■ **PROBLEM TO SOLVE**: Each line from the start of the data below through the one containing "const FOOT_TOP_LEVEL = 19.5;" must be reproduced exactly.

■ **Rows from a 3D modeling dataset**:
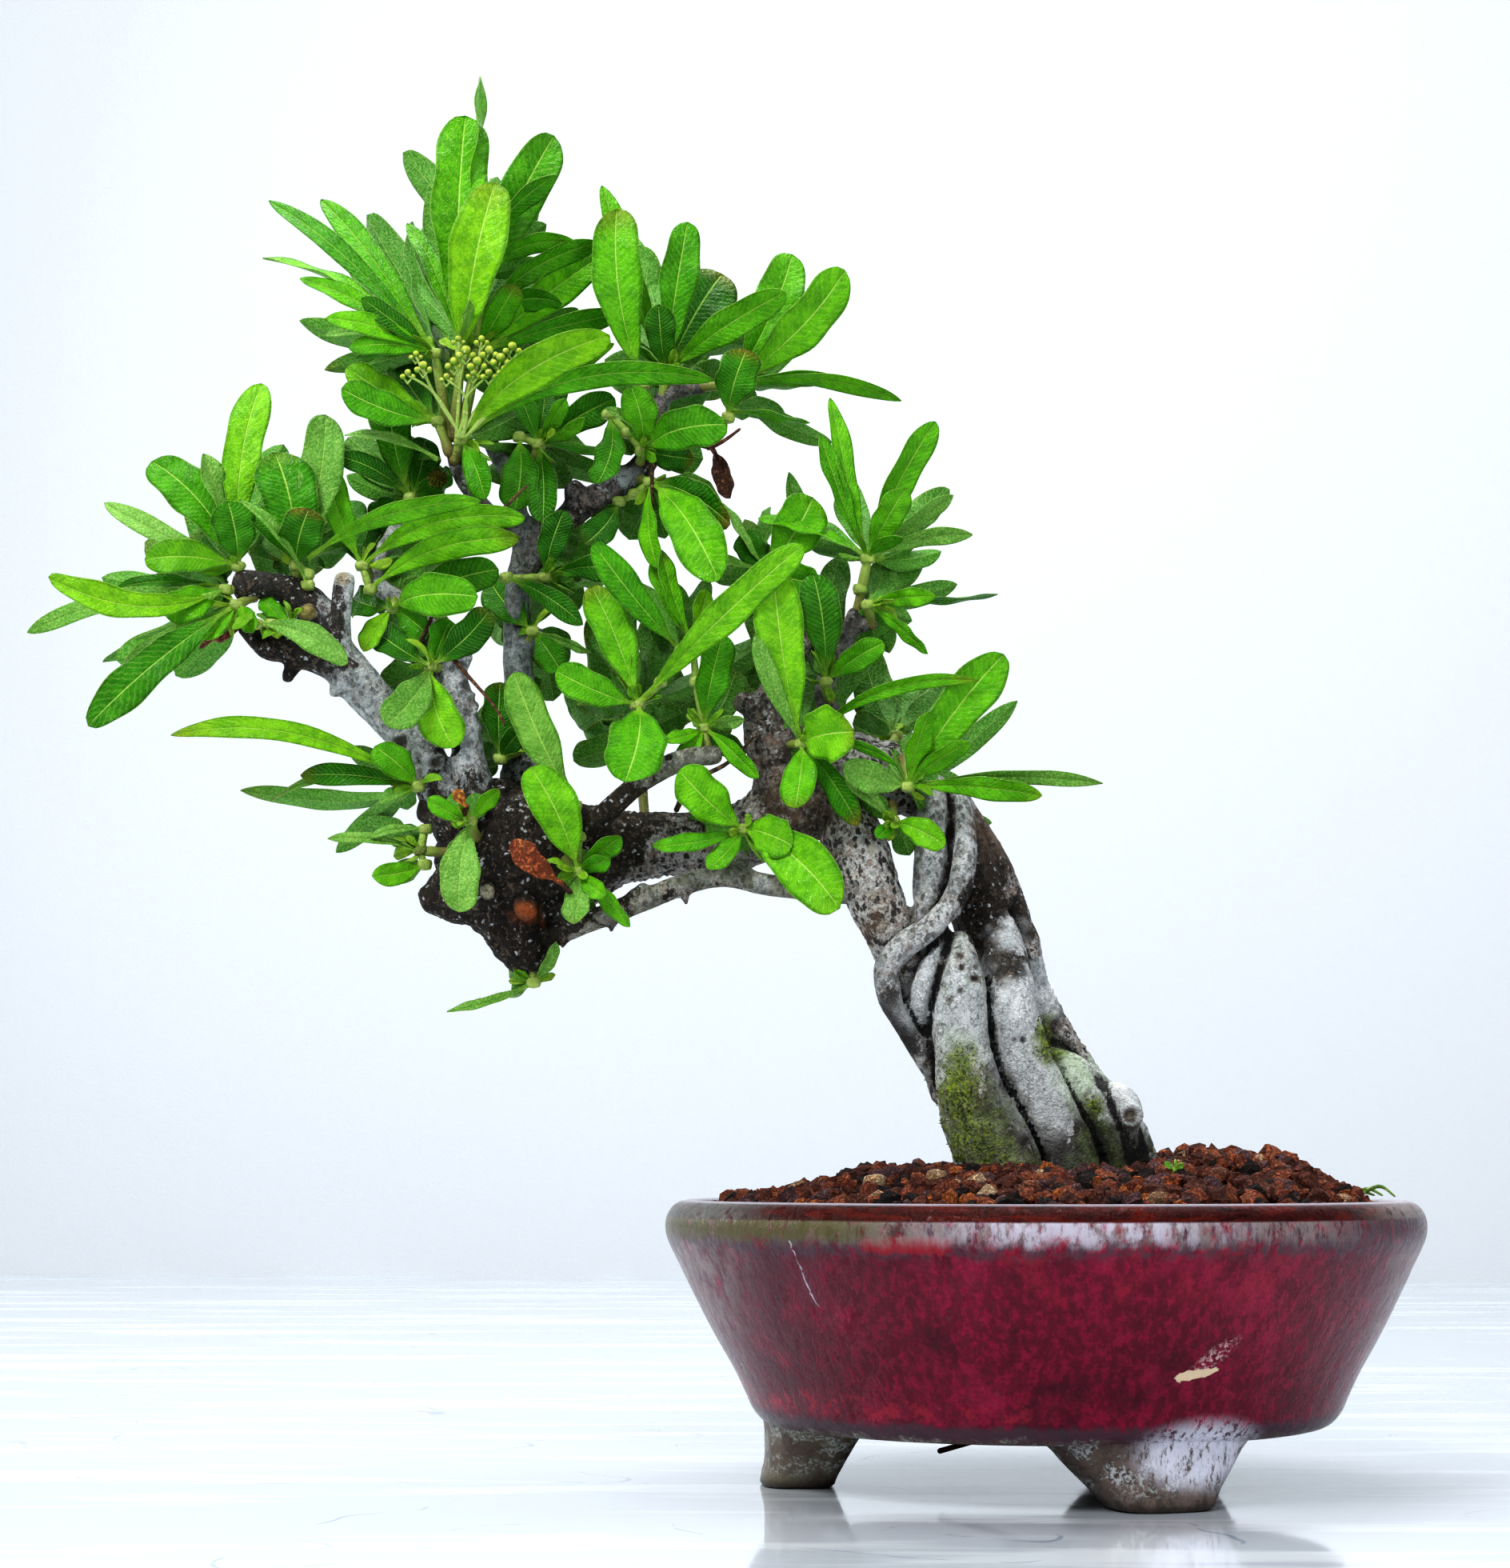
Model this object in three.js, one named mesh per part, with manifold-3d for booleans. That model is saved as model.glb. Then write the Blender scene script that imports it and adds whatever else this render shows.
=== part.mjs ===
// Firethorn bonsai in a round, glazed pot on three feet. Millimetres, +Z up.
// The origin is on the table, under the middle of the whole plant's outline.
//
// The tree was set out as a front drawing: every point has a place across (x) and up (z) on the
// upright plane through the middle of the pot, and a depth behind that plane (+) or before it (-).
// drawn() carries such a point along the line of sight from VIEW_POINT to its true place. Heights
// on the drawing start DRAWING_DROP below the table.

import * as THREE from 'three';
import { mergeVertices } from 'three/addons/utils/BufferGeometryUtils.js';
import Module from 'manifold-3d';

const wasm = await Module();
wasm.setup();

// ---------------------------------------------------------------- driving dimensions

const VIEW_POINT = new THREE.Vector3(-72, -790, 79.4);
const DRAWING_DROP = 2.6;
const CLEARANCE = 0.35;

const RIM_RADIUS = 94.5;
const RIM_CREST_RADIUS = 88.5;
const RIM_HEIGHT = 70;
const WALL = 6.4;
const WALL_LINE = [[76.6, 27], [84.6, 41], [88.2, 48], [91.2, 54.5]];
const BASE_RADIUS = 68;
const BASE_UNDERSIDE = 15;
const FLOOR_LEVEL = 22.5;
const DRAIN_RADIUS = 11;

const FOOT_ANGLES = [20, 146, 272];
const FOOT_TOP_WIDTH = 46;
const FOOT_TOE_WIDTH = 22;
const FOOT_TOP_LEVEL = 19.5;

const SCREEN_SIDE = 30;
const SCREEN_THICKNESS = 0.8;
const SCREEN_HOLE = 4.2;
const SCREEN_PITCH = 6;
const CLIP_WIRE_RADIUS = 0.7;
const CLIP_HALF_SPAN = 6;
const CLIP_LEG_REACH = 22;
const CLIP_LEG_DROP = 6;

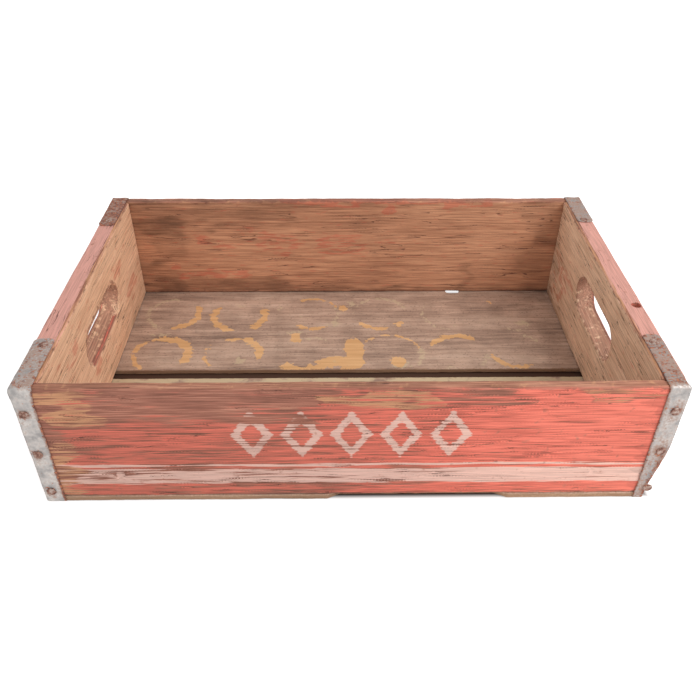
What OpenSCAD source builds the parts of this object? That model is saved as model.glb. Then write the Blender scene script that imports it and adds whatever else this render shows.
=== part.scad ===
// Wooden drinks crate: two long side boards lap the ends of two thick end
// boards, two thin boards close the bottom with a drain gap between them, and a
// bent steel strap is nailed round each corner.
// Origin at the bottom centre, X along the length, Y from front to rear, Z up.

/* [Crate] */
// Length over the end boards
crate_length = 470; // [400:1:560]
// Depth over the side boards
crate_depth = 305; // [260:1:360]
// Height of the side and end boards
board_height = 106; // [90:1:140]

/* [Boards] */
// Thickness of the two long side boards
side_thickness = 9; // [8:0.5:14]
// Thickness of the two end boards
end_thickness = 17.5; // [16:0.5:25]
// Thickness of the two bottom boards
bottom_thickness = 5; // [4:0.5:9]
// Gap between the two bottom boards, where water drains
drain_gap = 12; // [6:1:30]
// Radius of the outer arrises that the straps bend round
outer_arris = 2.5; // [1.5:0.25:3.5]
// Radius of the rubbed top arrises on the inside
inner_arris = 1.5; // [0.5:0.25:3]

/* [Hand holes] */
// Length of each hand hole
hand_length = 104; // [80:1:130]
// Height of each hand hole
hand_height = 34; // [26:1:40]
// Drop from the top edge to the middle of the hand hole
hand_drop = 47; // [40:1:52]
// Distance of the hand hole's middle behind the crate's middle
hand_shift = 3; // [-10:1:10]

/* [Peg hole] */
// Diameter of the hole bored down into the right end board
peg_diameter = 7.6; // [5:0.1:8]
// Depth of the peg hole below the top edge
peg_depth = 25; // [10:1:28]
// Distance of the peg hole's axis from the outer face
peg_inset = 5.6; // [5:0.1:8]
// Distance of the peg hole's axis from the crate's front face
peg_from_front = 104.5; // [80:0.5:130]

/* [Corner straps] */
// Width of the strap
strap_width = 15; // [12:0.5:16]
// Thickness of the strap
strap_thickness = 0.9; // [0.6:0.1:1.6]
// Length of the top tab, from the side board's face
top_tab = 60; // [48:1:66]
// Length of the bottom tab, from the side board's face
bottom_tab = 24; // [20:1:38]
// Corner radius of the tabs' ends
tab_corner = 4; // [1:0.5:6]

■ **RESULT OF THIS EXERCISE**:
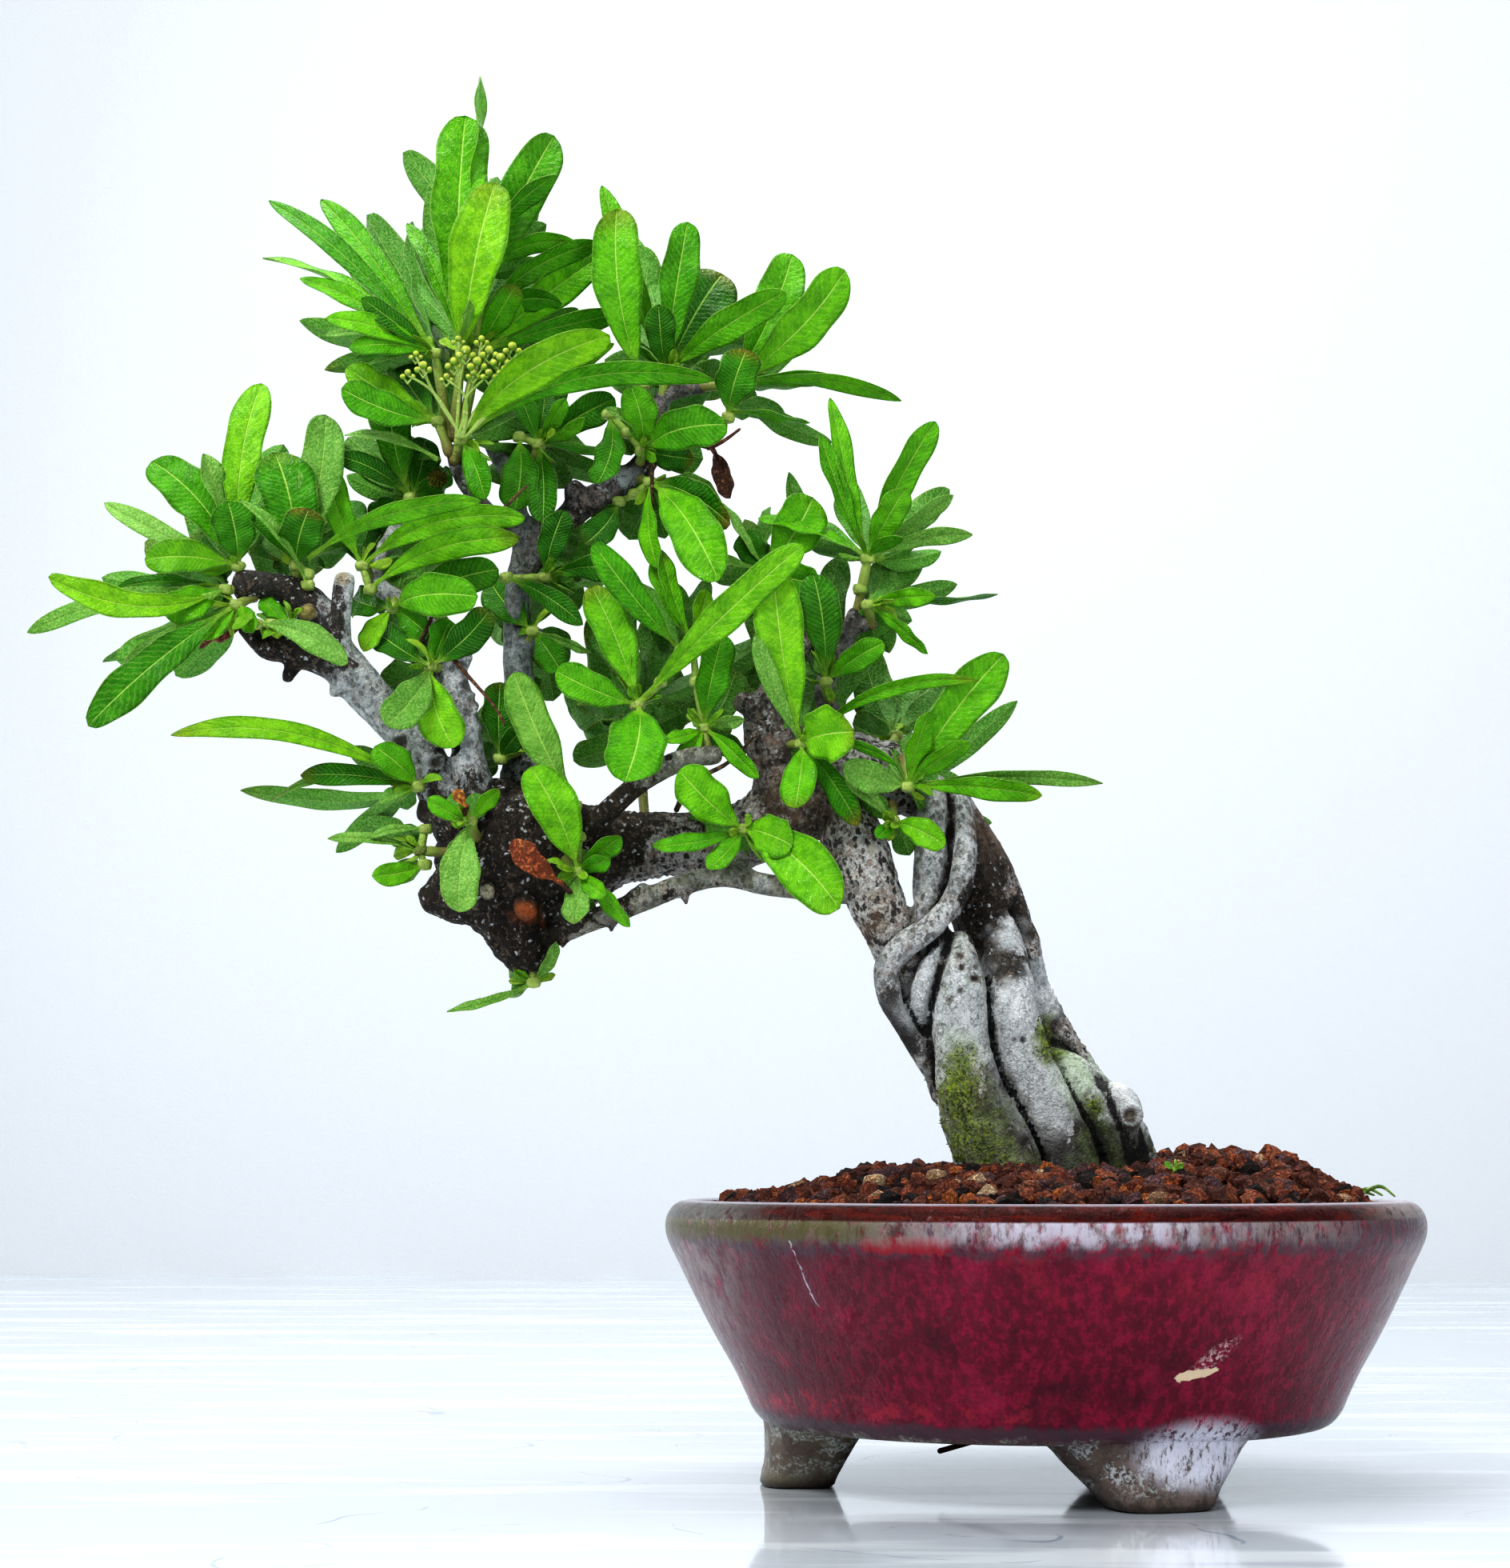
Model this object in three.js, one named mesh per part, with manifold-3d for booleans. That model is saved as model.glb. Then write the Blender scene script that imports it and adds whatever else this render shows.
=== part.mjs ===
// Firethorn bonsai in a round, glazed pot on three feet. Millimetres, +Z up.
// The origin is on the table, under the middle of the whole plant's outline.
//
// The tree was set out as a front drawing: every point has a place across (x) and up (z) on the
// upright plane through the middle of the pot, and a depth behind that plane (+) or before it (-).
// drawn() carries such a point along the line of sight from VIEW_POINT to its true place. Heights
// on the drawing start DRAWING_DROP below the table.

import * as THREE from 'three';
import { mergeVertices } from 'three/addons/utils/BufferGeometryUtils.js';
import Module from 'manifold-3d';

const wasm = await Module();
wasm.setup();

// ---------------------------------------------------------------- driving dimensions

const VIEW_POINT = new THREE.Vector3(-72, -790, 79.4);
const DRAWING_DROP = 2.6;
const CLEARANCE = 0.35;

const RIM_RADIUS = 94.5;
const RIM_CREST_RADIUS = 88.5;
const RIM_HEIGHT = 70;
const WALL = 6.4;
const WALL_LINE = [[76.6, 27], [84.6, 41], [88.2, 48], [91.2, 54.5]];
const BASE_RADIUS = 68;
const BASE_UNDERSIDE = 15;
const FLOOR_LEVEL = 22.5;
const DRAIN_RADIUS = 11;

const FOOT_ANGLES = [20, 146, 272];
const FOOT_TOP_WIDTH = 46;
const FOOT_TOE_WIDTH = 22;
const FOOT_TOP_LEVEL = 19.5;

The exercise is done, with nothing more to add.